Bedford Street Marketing recommends three distinct methods to sub-segment your data set or contact us at info@bedforstmarketing.com, and we’d be happy to do this for your company.
Method 1: Empirical Sub-Segmentation
Who knows your customer base better than you? Daily interaction with your customers gives you great insight into who are your best customers and prospects. This method is the least analytical, but effective in meeting it’s end goal.
There are some great tools out there to help you with your empirical sub-segmentation. For instance, if you are tracking hits and conversions on your website – Google Analytics is a great tool and should be used. It allows you to see simple reports on your audience, including demographics and new vs returning users. Additionally, you can use already created Audience groupings or create your own custom ones to see how well these groups convert on your site. Further you can capture how you acquiring these hits (channel analysis) and also the behavior on your site (how long each session is, what page are they landing on and what page do the exit on). It’s a great tool and very easy to set-up.
If you want to dig a little deeper into your customer base using this empirical method, Excel is a great option. Using pivot tables and some of the advance formula options, you can slice and dice your data into smaller, more targeted segments. The only draw back to using Excel is the limit on total number of records allowed – which is 1 million.
The Empirical method is good for initial testing, and can be used as a basis of further analytic methods mentioned next.
Customer Profile and Chaid Decision Tree Analysis:
Let’s say you’ve run a few tests using the Empirical method and the results have not been where you want them to be. A next step to further enhance sub-segmentation is running a Customer Profile and utilizing Decision Tree Analysis.
Customer Profiles are done by taking your in-house file and matching it up against a sample of a large demographic database. A Customer Profile will index how your customers look compared to the national sample and clearly point out your best customers. A word of caution when using this method – national demographic files have hundreds of elements, all of which may not pertain to your business. Make sure the demographic elements you are using in a profile are the right ones. There are large companies who have API’s that allow you to do a profile – like Acxoim or smaller database management firms can do offer profile services as well. Bedford Street Marketing suggests looking at all your partner options before making a choice.
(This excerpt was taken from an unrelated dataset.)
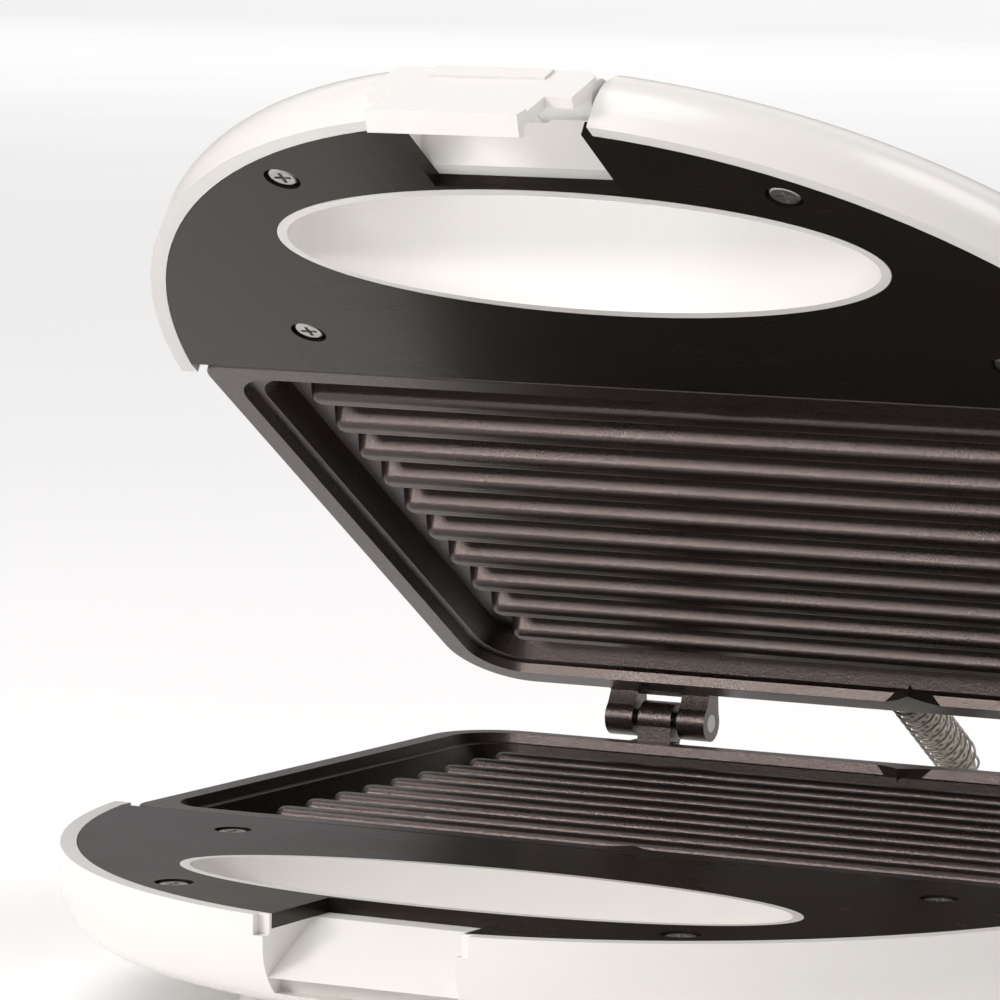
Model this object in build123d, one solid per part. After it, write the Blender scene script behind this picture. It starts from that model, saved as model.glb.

The next step, after you have your Customer Profile, is to do further analysis. A Profile will show you the demographic elements that your customers index well against – but they won’t show the correlation of these elements or how to effectively combine them to find the best sub-segment groups. Using CHAID Decision Tree Analysis, available in tools like IBM’s SPSS Statistics, will find the right combinations of elements and create these prime responding segments.
Decision Tree Analysis is a decision support tool that uses a tree-like graph or model of decisions and their possible consequences, including chance event outcomes, resource costs, and utility. It is one way to display an algorithm that only contains conditional control statements. That’s a fancy way of saying, it will take all the data into account, using whatever parameter is the target goal (sales, calls, conversions, net response, etc) and calculate algorithms that combine these elements or create the sub-segments that will look-like your best customers. As noted, this analysis can take into account internal costs, ROI and all the important factors to the target goal of your business.
Data Models:
Finally, we get to the last method to sub-segment your customers and prospects. There are many types of models available to businesses that can get find the right prospects to contact. These include Mailed Regression (looking at Responders vs Non-Responders from a given campaign(s) and Clone Models (looking at customers or response data against a national sample). Unlike the Decision Tree Analysis, models produce Segment Ranks and model scores. The final output of a model can be a 10 Rank or 20 Rank universe, where the top ranks are the best prospects/customers. Models are more in-depth and require working with statistical analysts to get the job done.
The benefit of a model is that it reports the top 10 to 15 elements/descriptors of a best responder or customer. As noted above, it gives each record a raw score and groups these prospects into ranks – which allows for a robust testing strategy. For instance, the initial test could be one where you test Rank 1 vs Rank 2 vs a cross-section of the top 10 Ranks, using the same creative. As you get results back in, you can roll out with the winner and always test deeper into the model. Bedford Street Marketing highly recommends using models in your marketing strategy.
Well, hope you’re all still awake. 🙂 The three methods mentions above are fantastic ways to improve your marketing strategy and increase the results for any marketing channel. Working with a Marketing Partner familiar with all three and who can walk you through these models and Profile processes is something that is highly recommended.